Si el juez Hurtado tuviera un mínimo de dignidad profesional debería abrir de inmediato una investigación de oficio para descubrir cómo han acabado en los medios de comunicación unos mensajes privados protegidos por la Constitución y a los que sólo se tuvo acceso por su intervención. El caso es aún más llamativo porque cuando se le pidió a ese mismo juez que suspendiera la intervención de las comunicaciones para evitar su filtración, el juez negó la posibilidad misma de que eso fuera a pasar. Dijo el juez, literalmente, que la intervención se practicaba bajo el secreto de sumario y que la intervención la iba a hacer una unidad de la Guardia Civil “de cuya labor y celo no hay razones para dudar”. Ahora que la realidad ha dejado por los suelos la palabra de este juez, lo mínimo que debería hacer es investigar cómo es posible que la unidad policial haya permitido que mensajes privados aparezcan en la prensa.

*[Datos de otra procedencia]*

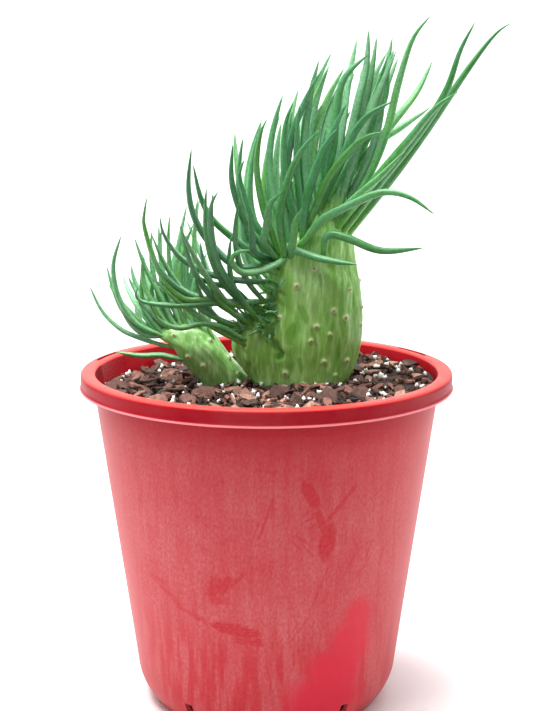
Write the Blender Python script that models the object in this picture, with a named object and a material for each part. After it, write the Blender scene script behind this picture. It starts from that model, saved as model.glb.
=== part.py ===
"""Crested chalk sticks in a red plastic nursery pot.

Metres, +Z up, the pot's axis on the Z axis and its foot on z = 0. The camera of the reference looks along +Y.
"""

import math
import random

import bmesh
import bpy
from mathutils import Vector

# Driving dimensions of the pot
RIM_RADIUS = 0.100
POT_HEIGHT = 0.183
FOOT_RADIUS = 0.0635
WALL = 0.0016
LATHE_STEPS = 40

# The pot's shape follows from those
BODY_TOP_RADIUS = 0.935 * RIM_RADIUS
SKIRT_HEIGHT = 0.0088
HEEL_HEIGHT = 0.015
HEEL_RADIUS = 0.700 * RIM_RADIUS
BEAD = 0.0004

# Slots for plant labels in the rim, and drain slots in the foot
LABEL_SLOT_ANGLES = (159.0, 29.5)
LABEL_SLOT_HALF_ANGLE = 8.0
LABEL_SLOT_WIDTH = 0.0020
DRAIN_SLOTS = 5
DRAIN_FIRST_ANGLE = 234.0
DRAIN_WIDTH = 0.0050
DRAIN_TOP = 0.0145

# Potting mix
GAP = 0.0003
WELD = 0.000001
MIX_DROP_LEFT = 0.0125
MIX_DROP_RIGHT = 0.0035
MIX_RINGS = 5
MIX_STEPS = 24
CHIP_COUNT = 62
PERLITE_COUNT = 22
CHIP_LENGTH = (0.007, 0.016)
PERLITE_SIZE = (0.0011, 0.0019)
MIX_SEED = 3

# Leaves
LEAF_RADIUS = 0.0021
LEAF_RADIUS_CHANGE = 0.0004
LEAF_SIDES = 4
LEAF_STEPS = 5
LONG_LEAF_STEPS = 8
ROOT_DEPTH = 0.006
MAIN_LEAVES = 54
MAIN_SEED = 3
CROWDING = 1.6
SIDE_LEAVES = 20
SIDE_SEED = 4

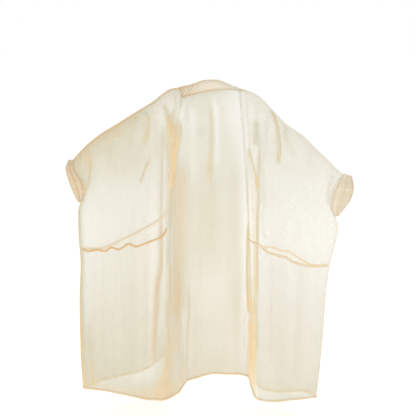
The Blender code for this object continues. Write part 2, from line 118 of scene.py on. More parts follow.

Ya han salido a la palestra los habituales columnistas jurídicos, aficionados al derecho con más intención política que conocimientos, a decir que no es igual. Que en un caso el delito lo habría cometido una altísima autoridad del Estado y el otro un simple policía. Más allá de que de esta manera estos periodistas están dejando a sus fuentes a los pies de los caballos, deberían saber que jurídicamente los casos son iguales. Con el añadido de que la justiciera Sala Segunda del Tribunal Supremo, que ha mostrado ese súbito celo por perseguir las filtraciones, queda con sus partes pudendas al aire si, al hacerlo, ella misma consiente en filtraciones de comunicaciones privadas.

No. Resulta triste decirlo, pero si no se investiga este daño a los derechos fundamentales no es porque sea menos grave. Es porque la lastimosa politización de nuestro Tribunal Supremo ha llegado al extremo de que parece que sólo actúa cuando puede perjudicar al presidente del Gobierno, pero nunca si a quien puede dañar cumpliendo su tarea es al partido contrario, con el que comulga la inmensa mayoría de sus miembros. Nuestro máximo órgano judicial está tan politizado que sus miembros no prevarican porque no son conscientes de estar actuando injustamente. Cegados por su sumisión a un partido, creen que están haciendo justicia. No cometen un delito, pero su ceguera hace que dejen los que les convienen sin perseguir.